First and foremost, resource is essential, namely a budget for EDI initiatives and an experienced professional. Although it is a relatively new field, there are already many professionals with great experience who can set up EDI initiatives for you or run diversity and inclusion training for you. If you don’t have this in-house, Siren Training consultants are a great resource. Secondly, senior leadership needs to promote any EDI initiatives. Without buy-in from the top, change, which is already slow by nature, will be minimal. Finally, passionate colleagues will be invaluable to promote equality, diversity and inclusion either in the form of EDI champions, or perhaps via employee networks.

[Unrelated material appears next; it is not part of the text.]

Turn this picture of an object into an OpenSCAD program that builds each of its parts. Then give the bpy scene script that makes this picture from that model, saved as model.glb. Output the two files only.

The major challenges of EDI generally revolve around getting buy-in and support from leaders to drive change, poor data quality, and too little resource. Other micro-challenges include low rates of staff sharing data, EDI work being siloed in only some parts of the organisation, and lack of accountability. However, if you tackle the larger, more strategic challenges, the smaller obstacles are generally easier to tackle.  There is no right or wrong way to go about surmounting these challenges. Each organisation is unique, and will need their own EDI strategy and action plan that supports progress on EDI.

Most organisations will already have an inclusion or anti-discrimmination policy, or a respect in the workplace policy, which means employees are expected to treat all colleagues with respect and dignity, which covers inclusion.  Bullying and harassment policies expect colleagues to report instances of bullying and harassment in addition to discrimmination, whether this is direct, indirect, or third-party. Organisations should ensure all colleagues know the process for this should they need to raise an issue. However, much more important than policy is the workplace culture. These are the small and unspoken rules that govern the way a business is run and employees interact. An example is the expectation that all employees be available around the clock, or that junior colleagues are always note-takers in meetings. Workplace culture is essential to how included colleagues feel, and is always scrutinised by EDI practitioners. But workplace culture is made up of colleagues, and it is the responsibility of all colleagues to create and contribute to a culture that is respectful and inclusive of others

An effective DEI strategy is evidence-based (understanding your data) and has an accompanying action plan that sets out a roadmap for progress towards specific, measurable targets. The challenge with this is more often than not, prioritisation. There are potentially hundreds of activities and policies an organisation could focus on with a DEI lens, so understanding their unique challenges and drivers for success and then prioritising based on resource and impact is key. Also crucial is accountability and ownership of the strategy, which needs to be owned by leaders, rather than HR, who are accountable for success.